Friday, September 4, 2009

Venting Frustration

There has been a great deal of discussion recently about certain professional golfers verbally venting frustration using inappropriate language. In response, I have some advice on how to deal with two of the most common causes of these extreme emotions, guaranteeing relief and avoiding the embarrassment of an ill-timed phrase.

Missed Putts
Always remember that a missed putt is totally the fault of the golf club and never the player involved. It is also a well known fact that the club in question is deaf, and so no amount of yelling at the club will produce satisfactory results. It will only cause an increase in blood pressure so great that the next tee shot is sure to slice off into the woods ( see dealing with an unruly driver ). The best way to deal with a poor performing putter is to wait quietly until the end of the round, tie the putter to the back bumper of your automobile and drag it home. I promise you will feel better. If the putter is damaged beyond use, bring it to the Academy and we will fit you to a new one. It is important to bring the old one along so the new one can see what happens if it misses a putt. Fear is a great motivator for putters.

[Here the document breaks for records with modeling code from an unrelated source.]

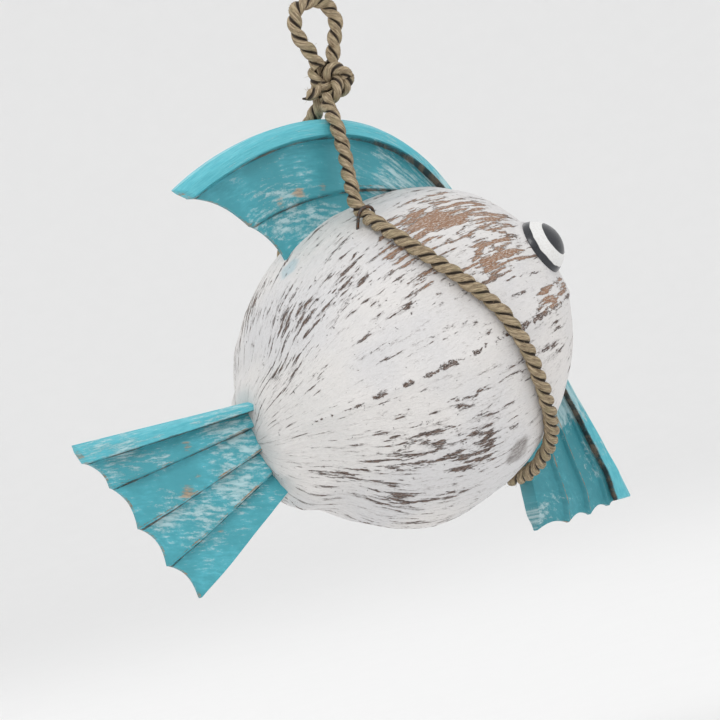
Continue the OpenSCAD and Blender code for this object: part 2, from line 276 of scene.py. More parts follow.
def husk_stuff():
    s = Stuff("whitewashed_husk")
    reach, ring_x, ring_y = s.mark("reach"), s.mark("ring_x"), s.mark("ring_y")
    brown_zone, dash_zone, ridge, slot_shade_and_grey_patch = s.mark("brown"), s.mark("dash"), s.mark("ridge"), s.mark("slot_shade_and_grey_patch")
    # Streaks lie along the husk's fibres: long in reach, narrow round the ring.
    wide = s.cloud(s.place(reach * 0.10, ring_x, ring_y), 25.0, 4.0, 0.64)
    narrow = s.cloud(s.place(reach * 0.16 + 7.3, ring_x, ring_y), 27.0, 4.0, 0.62)
    fine = s.cloud(s.place(reach * 0.20 + 3.1, ring_x, ring_y), 95.0, 5.0, 0.7)
    hair = s.cloud(s.place(reach * 0.12 + 1.7, ring_x, ring_y), 260.0, 3.0, 0.6)
    broad = s.cloud(s.own_place(), 14.0, 3.0, 0.5)
    grit = s.cloud(s.own_place(), 520.0, 4.0, 0.7)
    chip = s.cloud(s.own_place(), 150.0, 4.0, 0.65)
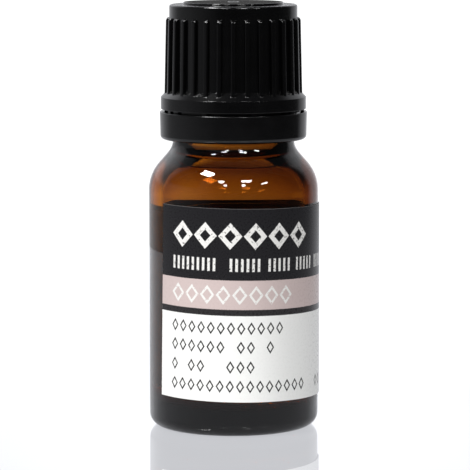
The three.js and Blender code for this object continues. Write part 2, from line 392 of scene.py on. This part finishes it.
def cap_outline():
    """The cap without its ribs, from the seat over the mouth, down the bore and up the outside."""
    crown_top = CAP_TOP - DISC_HEIGHT
    seat = BOTTLE_HEIGHT + CAP_SEAT_GAP
    cone_rise = FLANGE_RADIUS - CAP_WALL_FOOT_RADIUS
    c = CORNER_ROUND
    rim = arc(FLANGE_RADIUS - FLANGE_ROUND, FLANGE_TOP - FLANGE_ROUND, FLANGE_ROUND, 0, 45, steps=6)
    cone = straight(rim[-1], (CAP_WALL_FOOT_RADIUS, FLANGE_TOP + cone_rise), steps=26)
    wall = straight(cone[-1], (CAP_WALL_TOP_RADIUS, RIB_TOP - RIB_END_ROUND), steps=6)
    rib_ends = straight(wall[-1], (CROWN_RADIUS, CROWN_FOOT), steps=16)
    return ([(0, seat), (CAP_BORE_RADIUS, seat), (CAP_BORE_RADIUS, SLEEVE_BOTTOM)]
            + arc(SLEEVE_RADIUS - c, SLEEVE_BOTTOM + c, c, -90, 0, steps=6)
            + [(SLEEVE_RADIUS, FLANGE_BOTTOM)]
            + arc(FLANGE_RADIUS - c, FLANGE_BOTTOM + c, c, -90, 0, steps=6)
            + rim + cone + wall + rib_ends
            + arc(CROWN_RADIUS - CROWN_ROUND, crown_top - CROWN_ROUND, CROWN_ROUND, 0, 90, steps=8)
            + [(DISC_RADIUS + c, crown_top)]
            + arc(DISC_RADIUS + c, crown_top + c, c, -90, -180, steps=3)
            + arc(DISC_RADIUS - DISC_ROUND, CAP_TOP - DISC_ROUND, DISC_ROUND, 0, 90, steps=6)
            + [(GATE_RADIUS + GATE_EDGE, CAP_TOP), (GATE_RADIUS, CAP_TOP - GATE_HEIGHT),
               (0, CAP_TOP - GATE_HEIGHT)])


def ring_outline():
    """The tamper ring, all round its section, with the recess that the cap's sleeve stands in."""
    inner_corner = RING_BOTTOM_ROUND / 2
    start = (RING_BORE_RADIUS, RING_BOTTOM + inner_corner)
    inner = arc(RING_BORE_RADIUS + inner_corner, RING_BOTTOM + inner_corner, inner_corner,
                -135, -90, steps=3)
    bottom = arc(RING_BOTTOM_RADIUS - RING_BOTTOM_ROUND, RING_BOTTOM + RING_BOTTOM_ROUND,
                 RING_BOTTOM_ROUND, -90, 0, steps=10)
    top = arc(RING_TOP_RADIUS - RING_TOP_ROUND, RING_TOP - RING_TOP_ROUND, RING_TOP_ROUND, 0, 90, steps=7)
    return ([start] + inner + bottom + top
            + [(RING_RECESS_RADIUS, RING_TOP), (RING_RECESS_RADIUS, RING_RECESS_BOTTOM),
               (RING_BORE_RADIUS, RING_RECESS_BOTTOM), start])


# ---- meshes ----

def even_angles(count):
    """Angles in radians, once round."""
    return np.linspace(0, 2 * math.pi, count, endpoint=False)


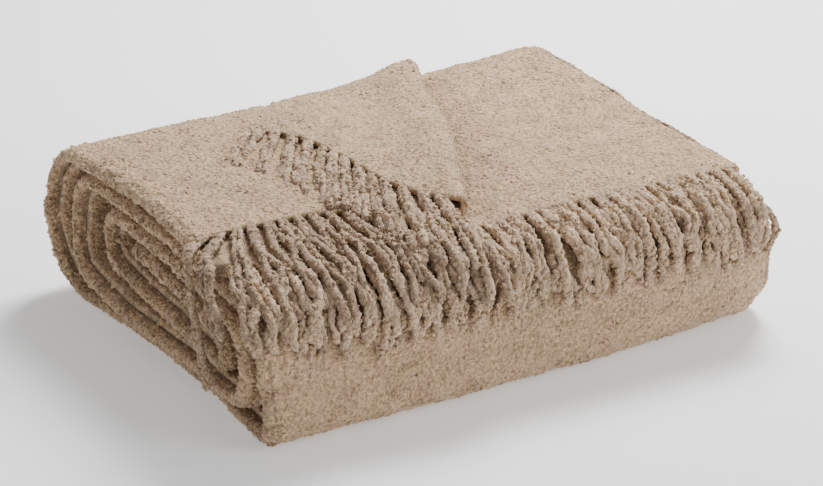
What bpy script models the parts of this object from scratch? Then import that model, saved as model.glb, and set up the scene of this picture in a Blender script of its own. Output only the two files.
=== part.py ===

Dealing with Unruly Drivers
In most cases, it is unfair to blame the driver for a missed tee shot. As we explained earlier, a missed tee shot is often the result of a bad putt on the previous hole. So it is entirely fair to blame the putter for all missed tee shots other than one that would occur on the first hole. This is usually a result of a driver that has low self esteem. How would you feel if you were twice as big as you were ten years ago? The best thing you can do is leave the head cover off your driver. Show it you are proud to be associated with it and you are not going to hide it from view. This will make the driver feel better and make it your friend rather than your enemy like that scoundrel putter.

If the previous advice doesn’t work, try this. Laugh at the bad shots, be proud of the good ones, and if you happen to be playing for ten million dollars in the FEDEX CUP, remember how lucky you are and try to show the game and the fans a little respect.